Pas d’urgence, pas de réelles attentes. Le tout protégé par l’anonymat et l’intensité du milieu scolaire. Contexte idéal pour performer, non?

Avec les années, c’est comme si les doutes accumulés, les rêves inachevés et les attentes non identifiées avaient pris racine en silence, sans bruit, sans grande manifestation. Elles ont poussé, grandis.

Puis lorsqu’arrive une audition, ces plantes carnivores fleurissent d’un coup, révélant au grand jour ce qui se tramait depuis des années.

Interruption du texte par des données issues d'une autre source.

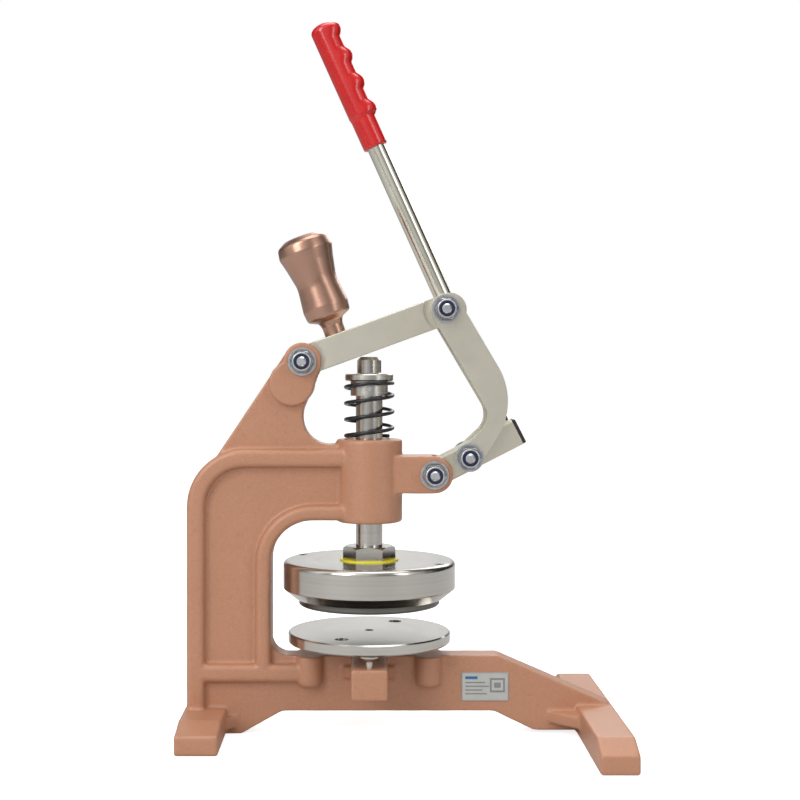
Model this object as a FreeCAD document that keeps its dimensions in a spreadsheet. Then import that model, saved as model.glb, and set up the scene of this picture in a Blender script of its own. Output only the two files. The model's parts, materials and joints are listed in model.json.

Finalement, ce n’est peut-être pas tant l’âge qui influence que ce miroir grossissant que sont ces moments de haute performance. Et si ce n’était pas l’âge qui faisait la différence, mais plutôt ce qu’on apporte dans la salle d’audition?

La jeune vingtaine exploite bien ce lot d’innocence rafraîchissante qui, jumelé à un certain talent et une grande rigueur, arrive facilement à plaire à un jury. Mais cette fraîcheur libre de (presque toute) peur est loin d’être en elle-même un billet vers la réussite.

J’ai déjà entendu l’expérience l’emporter sur la jeunesse, de même que la sensibilité et la maturité musicale. La force et la solidité sont aussi généralement bien reçues. Bref, j’en viens à me demander: qu’est-ce que j’apporte avec moi lorsque je joue de mon instrument? Qu’ai-je le goût d’apporter avec moi lors de ma prochaine audition?

La boule dans mon ventre me cris peurs, doutes, hésitations, questionnements, imposteur, prudence, inquiétudes, frustrations et compagnie.

Pourtant, j’ai envie de joie, d’amour, de sensibilité, de douceur, de force, d’enthousiasme, de passion, de beauté, de partage, de connexion et j’en passe!

Et si cette sagesse et cette connaissance avaient, elles aussi, leurs influences dans le jeu de la performance? Et s’il était possible de laisser toutes ces peurs à la porte quand vient le temps de sauter dans l’arène?

Et si connecté à la bonne place, l’âge n’avait plus aucune importance?

Aucune idée si cette hypothèse est vraie, mais j’ai sincèrement envie d’y croire.